AFAIK Espresso machines were invented in the early 20th century when Italian train crews used to make coffee with water from their steam engines.
Story too good to check.
I suppose might be half true in a mundaner sort of way in that, come the Great Depression, companies tooled up to make steam engines might have been looking for something to diversify into and asked themselves "What can we make out of high-pressure brass pipework that consumers all over the world donl;t yet know that they want?"
Thanks, Abi! (My post had contained enough hyperlinks that the canned-meat-prevention-system had punted it to the moderators, who had to determine if I was an ur-vile or not...)

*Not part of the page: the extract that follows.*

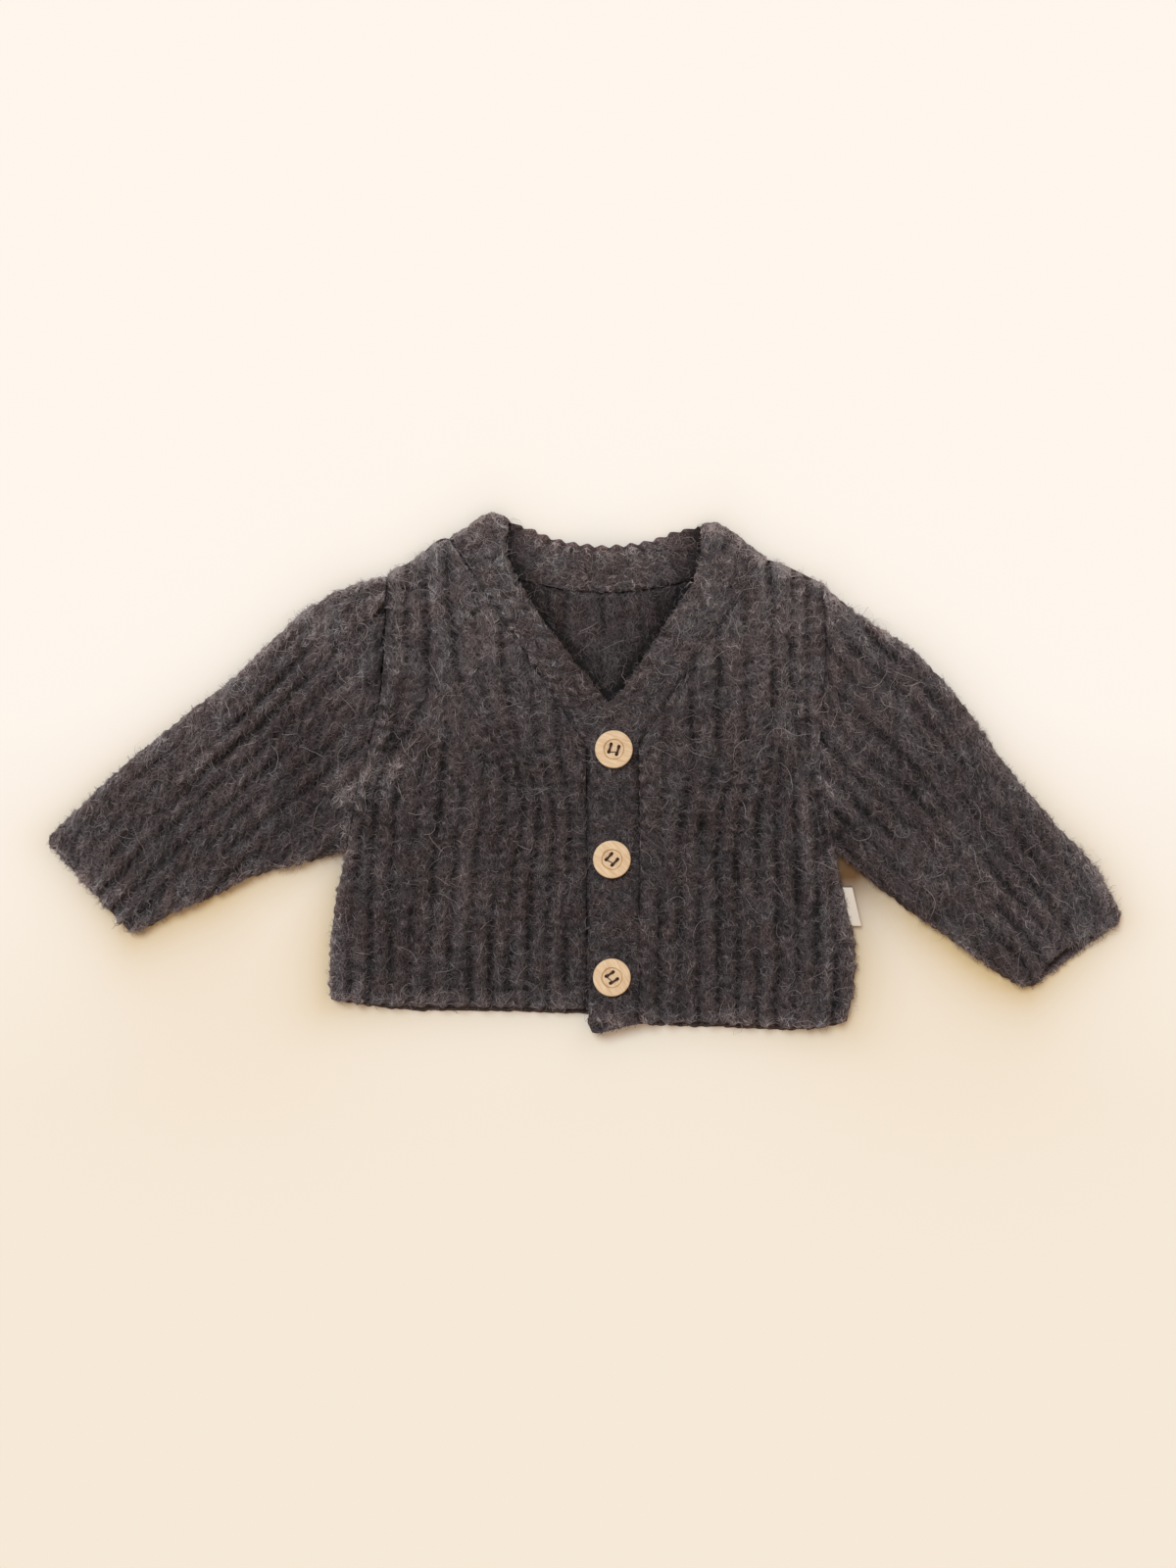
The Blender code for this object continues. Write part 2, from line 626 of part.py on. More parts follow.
def stretch_stations(seam, free, levels, ribs, bow_from):
    """Stations along one stretch, two for each cross rib."""
    length = sum(math.dist(a, b) for a, b in zip(seam, seam[1:]))
    length_free = sum(math.dist(a, b) for a, b in zip(free, free[1:]))
    count = max(round((length + length_free) / 2 / BAND_RIB_PITCH), 1)
    stations = []
    for k in range(2 * count + 1):
        share = k / (2 * count)
        seam_level, free_level = levels(share)
        rib_out, rib_in = ribs(share)
        bow = max(1 - bow_from(share) * length / FOLD_BOW_REACH, 0.0)
        stations.append(Station(along(seam, share), along(free, share), seam_level, free_level,
                                0.0, FOLD_BOW * smooth(bow), rib_out, rib_in, k % 2))
    return stations


def fold_stations(vee, neck):
    """Stations round a shoulder, where the band turns over from the V to the back neck."""
    stations = []
    for k in range(1, FOLD_STATIONS):
        share = k / FOLD_STATIONS
        seam = mix(vee.seam, neck.seam, smooth(share * 1.5))
        free = mix(vee.free, neck.free, smooth(share * 1.5))
        stations.append(Station(seam, free, 0.0, 0.0, math.pi * share, FOLD_BOW,
                                BAND_RIB * 0.5, 0.0, k % 2))
    return stations


def no_bow(_share):
    """Distance from a fold for a stretch that has none near."""
    return FOLD_BOW_REACH


def vee_levels(start):
    """Heights along a V strand that sets off at height start and ends on the lower layer."""
    def levels(share):
        settled = smooth(share / VEE_RISE_END)
        rise = settled * smooth((1 - share) / VEE_FALL)
        level = mix(start, BAND_UNDER_LEVEL, settled)
        return level + VEE_SEAM_RISE * rise, level + VEE_FREE_RISE * rise
    return levels


def neck_levels(share):
    """Heights round the back of the neck, where the free edge stands up."""
    flat = NECK_STAND_START
    stand = NECK_STAND * smooth((min(share, 1 - share) - flat) / (0.5 - flat))
    return BAND_BACK_LEVEL, BAND_BACK_LEVEL + stand


def fade_in(share, shares):
    """Height of the cross ribs where they come out from under another strand."""
    start, end = shares
    return BAND_RIB * smooth((share - start) / (end - start))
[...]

I seem to have about 8 or 9 different coffee-making apparati* in my kitchen. While none of them come close to the wonderfulness of Ms. Heterodyne's espresso machine or Callahan's blessing-generator, the post seemed like a good motivation to drag out the moka pot, aka exploding stove-top espresso maker. It turns out that they weren't invented until 1933, a few decades after the invention of steam-powered espresso but before the hand-lever or pump-driven machines. Apparently it needs a new gasket, but was sufficient to deliver most of the espresso to the correct destination.
*I mainly use a French press, and occasionally the new shiny plastic hand-pumped Aeropress toy espresso maker, but there's a larger French press and a standard drip machine for making larger quantities, and a nice espresso machine that's a bit too big for the current counter space, and a few random non-powered drip things, and the Turkish coffee maker (i.e. a small pot with a handle.)
#48 in another thread, someone referenced Florence Foster Jenkins. Imagine the Jenkins rendition of McGonagall! On second thoughts, don't. If you succeed, if will hurt.
Henry Troup at #64:
> Imagine the Jenkins rendition of McGonagall!
My mind can't encompass that.
Oddly enough, just the other day I was googling for Edith Sitwell poetry and I discovered that there exist recordings of Prunella Scales (unfairly, perhaps best known for playing Sybil Fawlty) reciting Sitwell's poetry.
While I like both of them very much, my mind can't quite encompass that either.
(brief mention at: http://www.encyclopedia.com/doc/1G1-59176473.html)
Steve Taylor @ 65: Edith Sitwell poetry
If you can track down a copy of Hermione Gingold and Russell Oberlin's rendition of Façade, do. It's amazing. It's never been released on CD, as far as I know.
Bill Stewart @ 63... It turns out that they weren't invented until 1933, a few decades after the invention of steam-powered espresso
Steamgunk?
Not exactly espresso-machine, but sorta:
My father worked for a while at a large company whose owner had come up with a coffee-making machine that used coffee extract made by his own process. (My father said it was some of the best coffee he'd ever had.)
P J Evans: Oops. Wrong thread ...
No, unless there are two active threads that have drifted into that particular territory, this is the correct thread for espresso machines.